EXERCISE DIRECTIONS: Repeat each entry in full, exactly.

DATA FOR PROCESSING:
· · · ·
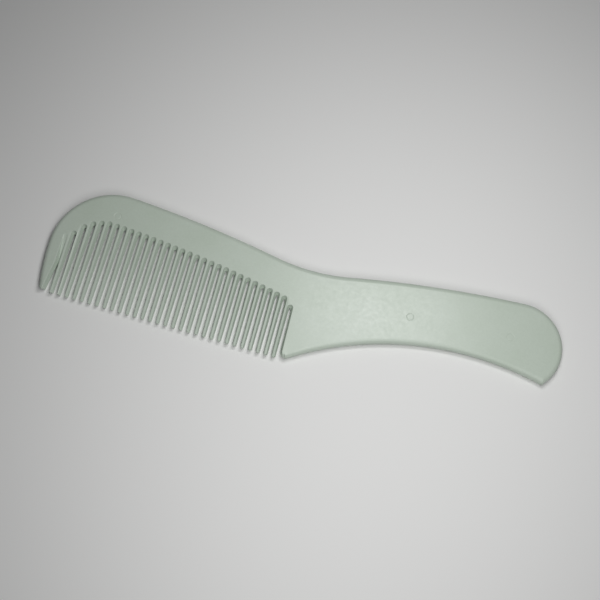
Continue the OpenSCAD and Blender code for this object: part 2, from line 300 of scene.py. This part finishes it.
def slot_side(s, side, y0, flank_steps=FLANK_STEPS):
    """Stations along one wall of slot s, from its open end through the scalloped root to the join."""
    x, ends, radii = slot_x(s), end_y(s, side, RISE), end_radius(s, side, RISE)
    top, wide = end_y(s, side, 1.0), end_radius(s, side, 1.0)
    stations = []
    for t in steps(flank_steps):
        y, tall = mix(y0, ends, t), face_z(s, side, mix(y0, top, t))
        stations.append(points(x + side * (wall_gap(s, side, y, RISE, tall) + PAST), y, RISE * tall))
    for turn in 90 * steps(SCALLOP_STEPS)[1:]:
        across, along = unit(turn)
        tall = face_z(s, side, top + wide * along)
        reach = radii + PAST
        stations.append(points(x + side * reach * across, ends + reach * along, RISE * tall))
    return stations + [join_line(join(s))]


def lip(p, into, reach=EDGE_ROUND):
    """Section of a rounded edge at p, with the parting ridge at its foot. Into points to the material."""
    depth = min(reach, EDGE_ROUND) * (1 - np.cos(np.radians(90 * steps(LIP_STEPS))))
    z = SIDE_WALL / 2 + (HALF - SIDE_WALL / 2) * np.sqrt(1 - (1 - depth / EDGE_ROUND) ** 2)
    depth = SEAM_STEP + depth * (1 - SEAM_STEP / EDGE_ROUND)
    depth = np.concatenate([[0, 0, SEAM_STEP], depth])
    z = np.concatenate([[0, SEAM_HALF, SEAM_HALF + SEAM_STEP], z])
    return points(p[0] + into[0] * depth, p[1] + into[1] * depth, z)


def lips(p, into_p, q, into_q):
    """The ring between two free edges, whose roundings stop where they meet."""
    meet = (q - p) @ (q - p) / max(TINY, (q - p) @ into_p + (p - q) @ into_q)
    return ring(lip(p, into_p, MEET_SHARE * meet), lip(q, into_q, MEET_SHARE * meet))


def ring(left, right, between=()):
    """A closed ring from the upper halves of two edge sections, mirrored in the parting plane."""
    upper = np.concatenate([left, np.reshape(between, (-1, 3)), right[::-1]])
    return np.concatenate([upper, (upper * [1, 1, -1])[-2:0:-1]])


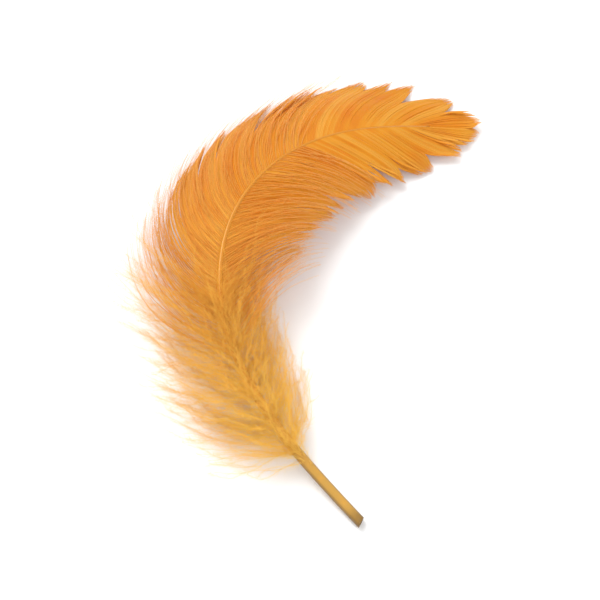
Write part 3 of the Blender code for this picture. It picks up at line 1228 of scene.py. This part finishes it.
· · · ·
COMPLETE ANSWER:
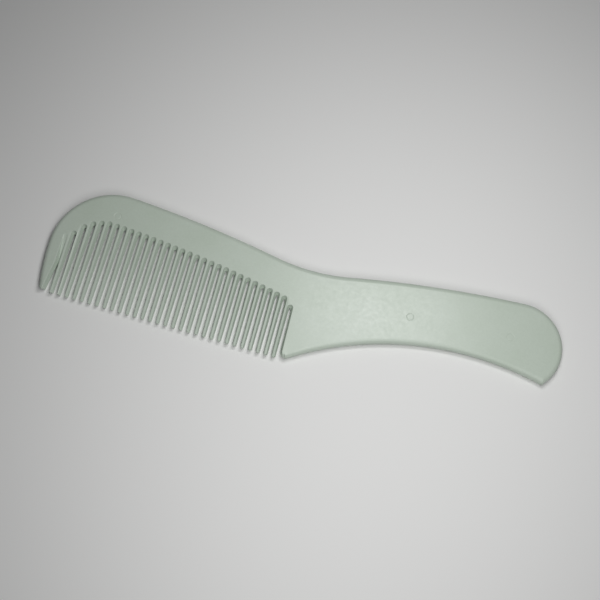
Continue the OpenSCAD and Blender code for this object: part 2, from line 300 of scene.py. This part finishes it.
def slot_side(s, side, y0, flank_steps=FLANK_STEPS):
    """Stations along one wall of slot s, from its open end through the scalloped root to the join."""
    x, ends, radii = slot_x(s), end_y(s, side, RISE), end_radius(s, side, RISE)
    top, wide = end_y(s, side, 1.0), end_radius(s, side, 1.0)
    stations = []
    for t in steps(flank_steps):
        y, tall = mix(y0, ends, t), face_z(s, side, mix(y0, top, t))
        stations.append(points(x + side * (wall_gap(s, side, y, RISE, tall) + PAST), y, RISE * tall))
    for turn in 90 * steps(SCALLOP_STEPS)[1:]:
        across, along = unit(turn)
        tall = face_z(s, side, top + wide * along)
        reach = radii + PAST
        stations.append(points(x + side * reach * across, ends + reach * along, RISE * tall))
    return stations + [join_line(join(s))]


def lip(p, into, reach=EDGE_ROUND):
    """Section of a rounded edge at p, with the parting ridge at its foot. Into points to the material."""
    depth = min(reach, EDGE_ROUND) * (1 - np.cos(np.radians(90 * steps(LIP_STEPS))))
    z = SIDE_WALL / 2 + (HALF - SIDE_WALL / 2) * np.sqrt(1 - (1 - depth / EDGE_ROUND) ** 2)
    depth = SEAM_STEP + depth * (1 - SEAM_STEP / EDGE_ROUND)
    depth = np.concatenate([[0, 0, SEAM_STEP], depth])
    z = np.concatenate([[0, SEAM_HALF, SEAM_HALF + SEAM_STEP], z])
    return points(p[0] + into[0] * depth, p[1] + into[1] * depth, z)


def lips(p, into_p, q, into_q):
    """The ring between two free edges, whose roundings stop where they meet."""
    meet = (q - p) @ (q - p) / max(TINY, (q - p) @ into_p + (p - q) @ into_q)
    return ring(lip(p, into_p, MEET_SHARE * meet), lip(q, into_q, MEET_SHARE * meet))


def ring(left, right, between=()):
    """A closed ring from the upper halves of two edge sections, mirrored in the parting plane."""
    upper = np.concatenate([left, np.reshape(between, (-1, 3)), right[::-1]])
    return np.concatenate([upper, (upper * [1, 1, -1])[-2:0:-1]])


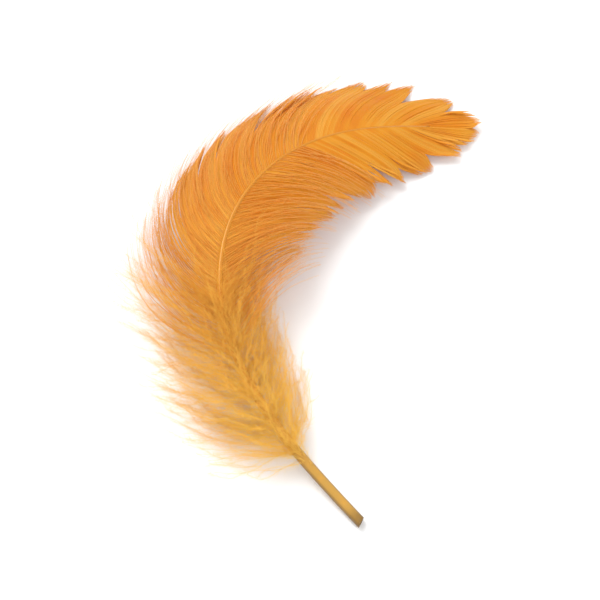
Write part 3 of the Blender code for this picture. It picks up at line 1228 of scene.py. This part finishes it.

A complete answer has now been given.